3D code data
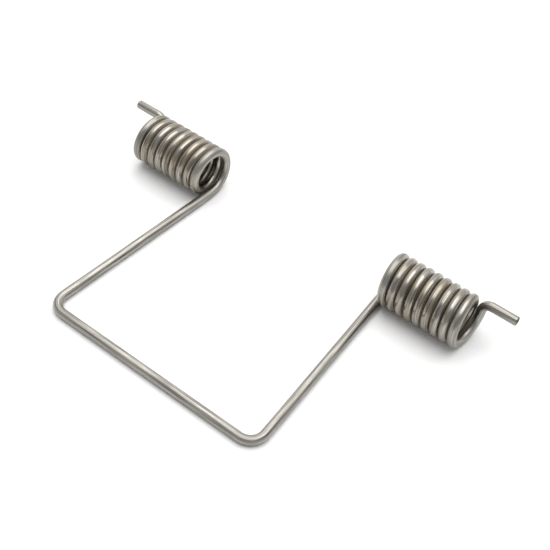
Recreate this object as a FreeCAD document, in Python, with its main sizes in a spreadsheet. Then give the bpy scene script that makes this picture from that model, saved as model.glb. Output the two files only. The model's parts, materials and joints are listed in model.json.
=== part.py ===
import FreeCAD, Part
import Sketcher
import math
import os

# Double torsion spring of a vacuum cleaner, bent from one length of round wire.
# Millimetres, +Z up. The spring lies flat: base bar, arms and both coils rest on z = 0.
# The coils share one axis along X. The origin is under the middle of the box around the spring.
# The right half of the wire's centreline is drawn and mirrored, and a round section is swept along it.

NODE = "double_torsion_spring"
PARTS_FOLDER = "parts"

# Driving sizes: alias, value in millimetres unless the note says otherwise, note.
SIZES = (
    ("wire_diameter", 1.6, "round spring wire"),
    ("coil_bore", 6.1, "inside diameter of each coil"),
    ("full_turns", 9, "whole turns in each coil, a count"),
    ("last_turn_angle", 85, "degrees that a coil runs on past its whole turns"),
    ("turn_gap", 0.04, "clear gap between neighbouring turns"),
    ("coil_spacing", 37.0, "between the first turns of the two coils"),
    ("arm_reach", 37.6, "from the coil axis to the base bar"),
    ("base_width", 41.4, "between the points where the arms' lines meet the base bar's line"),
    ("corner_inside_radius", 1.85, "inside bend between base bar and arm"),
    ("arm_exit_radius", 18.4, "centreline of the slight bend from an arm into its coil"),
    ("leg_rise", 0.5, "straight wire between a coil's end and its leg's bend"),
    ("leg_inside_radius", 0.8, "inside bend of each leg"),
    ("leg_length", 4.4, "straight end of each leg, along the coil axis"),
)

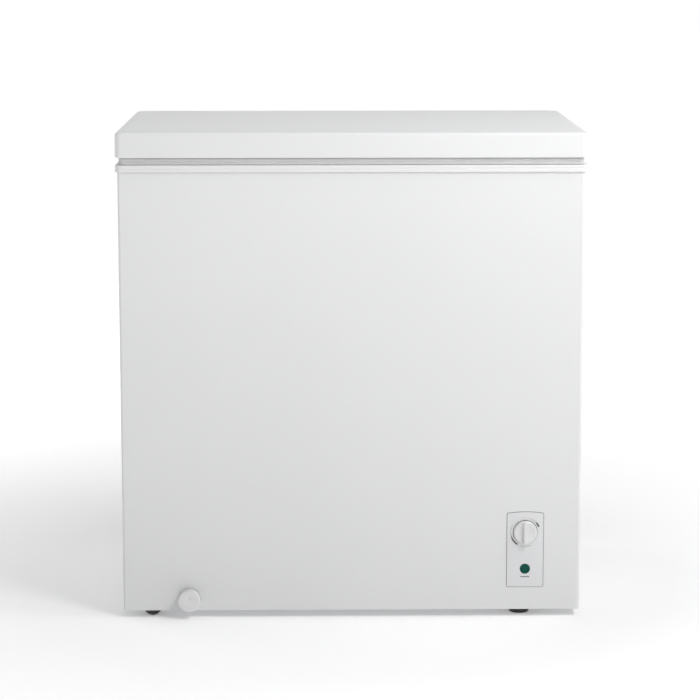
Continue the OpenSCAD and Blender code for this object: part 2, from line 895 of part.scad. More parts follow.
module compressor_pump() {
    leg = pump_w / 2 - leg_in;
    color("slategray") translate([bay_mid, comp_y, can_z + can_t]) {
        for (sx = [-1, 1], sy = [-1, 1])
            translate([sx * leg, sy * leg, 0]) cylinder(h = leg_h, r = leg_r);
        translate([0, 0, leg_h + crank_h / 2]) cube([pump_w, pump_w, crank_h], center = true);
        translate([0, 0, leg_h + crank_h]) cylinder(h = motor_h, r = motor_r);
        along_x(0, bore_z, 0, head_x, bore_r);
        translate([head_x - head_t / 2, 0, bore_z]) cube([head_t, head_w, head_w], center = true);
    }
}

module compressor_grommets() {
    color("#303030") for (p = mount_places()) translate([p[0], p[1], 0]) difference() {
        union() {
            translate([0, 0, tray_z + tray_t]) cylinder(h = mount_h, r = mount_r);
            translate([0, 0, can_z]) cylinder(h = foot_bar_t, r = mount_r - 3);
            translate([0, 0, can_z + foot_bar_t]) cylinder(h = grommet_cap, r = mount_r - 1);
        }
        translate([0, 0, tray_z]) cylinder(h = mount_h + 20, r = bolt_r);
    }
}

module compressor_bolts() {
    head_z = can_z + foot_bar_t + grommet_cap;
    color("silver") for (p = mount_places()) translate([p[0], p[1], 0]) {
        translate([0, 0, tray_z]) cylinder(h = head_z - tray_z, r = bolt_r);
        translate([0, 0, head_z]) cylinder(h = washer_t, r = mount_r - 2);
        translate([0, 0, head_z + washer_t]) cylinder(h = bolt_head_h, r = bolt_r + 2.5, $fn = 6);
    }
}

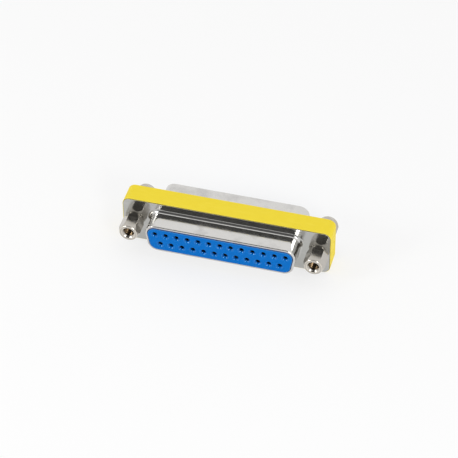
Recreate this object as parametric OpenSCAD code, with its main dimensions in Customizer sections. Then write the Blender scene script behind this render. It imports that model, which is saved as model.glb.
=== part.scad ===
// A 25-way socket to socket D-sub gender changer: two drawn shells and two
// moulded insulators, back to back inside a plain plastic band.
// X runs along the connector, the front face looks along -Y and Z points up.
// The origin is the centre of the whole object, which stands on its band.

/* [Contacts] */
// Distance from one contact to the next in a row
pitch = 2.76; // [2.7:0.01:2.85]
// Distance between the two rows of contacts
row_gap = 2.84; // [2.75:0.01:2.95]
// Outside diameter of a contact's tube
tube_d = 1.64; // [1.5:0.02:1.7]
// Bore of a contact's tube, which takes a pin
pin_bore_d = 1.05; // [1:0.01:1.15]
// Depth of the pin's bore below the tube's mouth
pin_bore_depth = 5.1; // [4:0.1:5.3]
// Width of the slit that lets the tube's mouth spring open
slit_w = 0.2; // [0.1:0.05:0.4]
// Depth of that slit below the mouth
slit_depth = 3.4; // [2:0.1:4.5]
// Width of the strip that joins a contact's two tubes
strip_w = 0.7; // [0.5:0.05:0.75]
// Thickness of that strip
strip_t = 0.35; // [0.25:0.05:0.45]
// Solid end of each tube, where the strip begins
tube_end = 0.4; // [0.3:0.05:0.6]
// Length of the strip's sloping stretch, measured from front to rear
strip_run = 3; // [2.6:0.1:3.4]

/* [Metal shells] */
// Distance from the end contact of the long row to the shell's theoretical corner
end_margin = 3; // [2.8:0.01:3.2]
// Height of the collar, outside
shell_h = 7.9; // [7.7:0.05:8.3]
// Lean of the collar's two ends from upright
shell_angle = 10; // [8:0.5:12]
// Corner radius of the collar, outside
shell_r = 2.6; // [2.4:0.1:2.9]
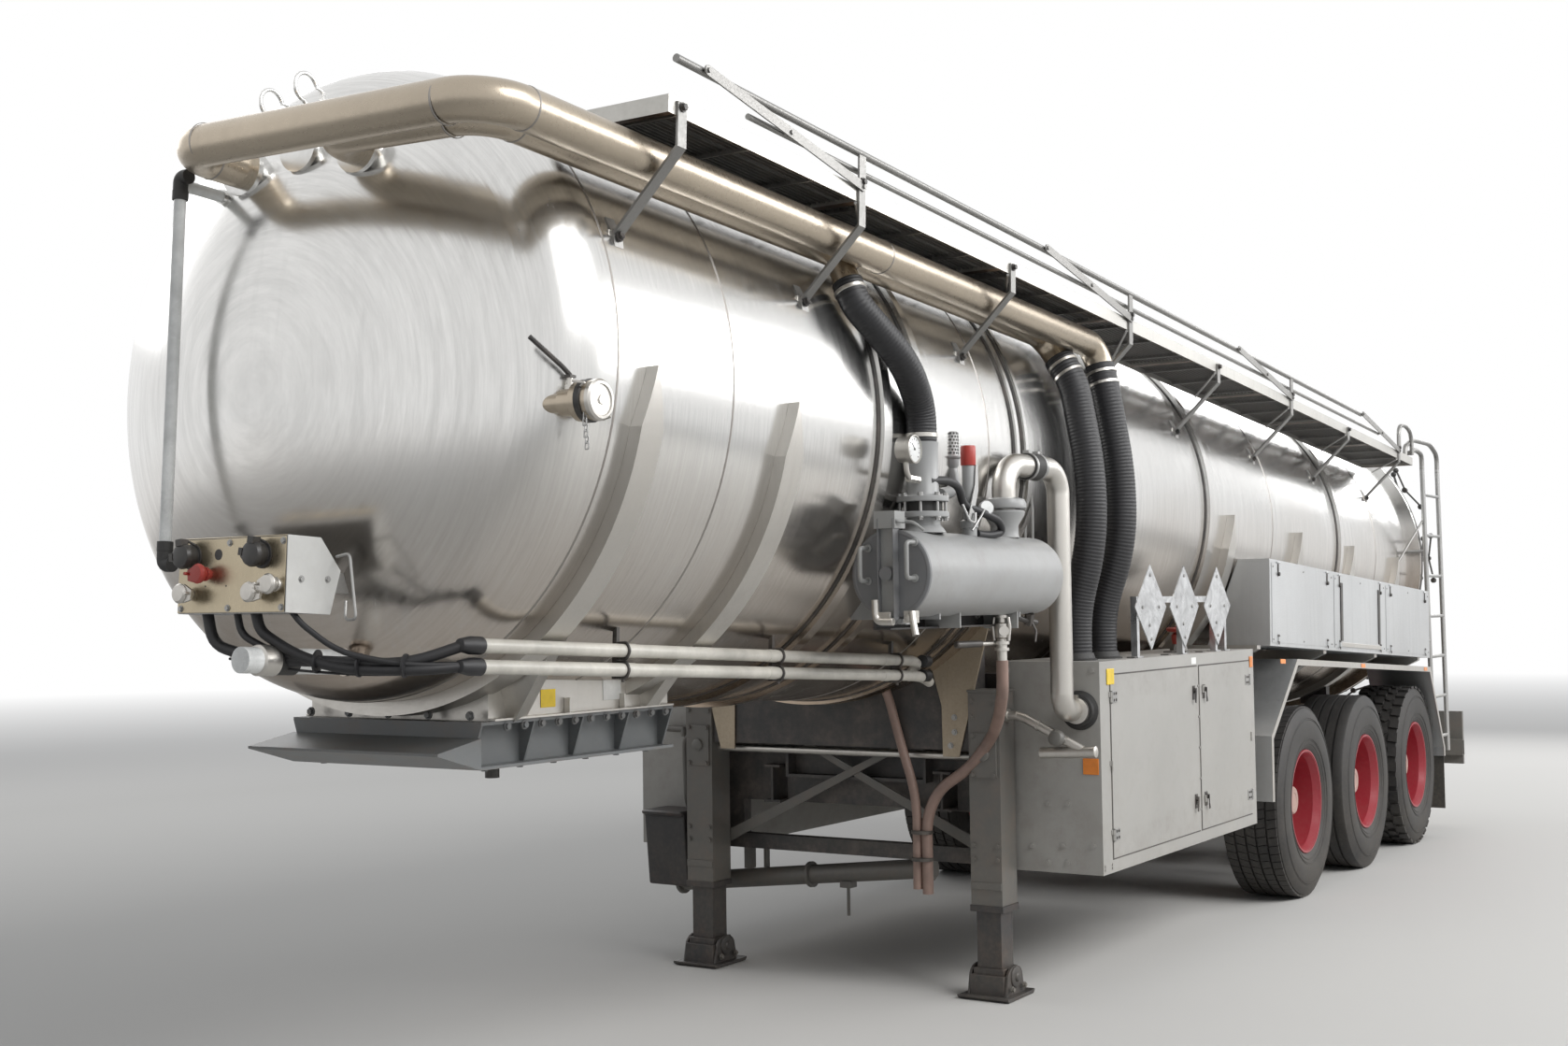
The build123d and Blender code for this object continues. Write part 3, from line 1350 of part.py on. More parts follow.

→ Short problem
Find each line in the records holding the string "main" and show it.

→ Reply
Recreate this object as a FreeCAD document, in Python, with its main sizes in a spreadsheet. Then give the bpy scene script that makes this picture from that model, saved as model.glb. Output the two files only. The model's parts, materials and joints are listed in model.json.
Recreate this object as parametric OpenSCAD code, with its main dimensions in Customizer sections. Then write the Blender scene script behind this render. It imports that model, which is saved as model.glb.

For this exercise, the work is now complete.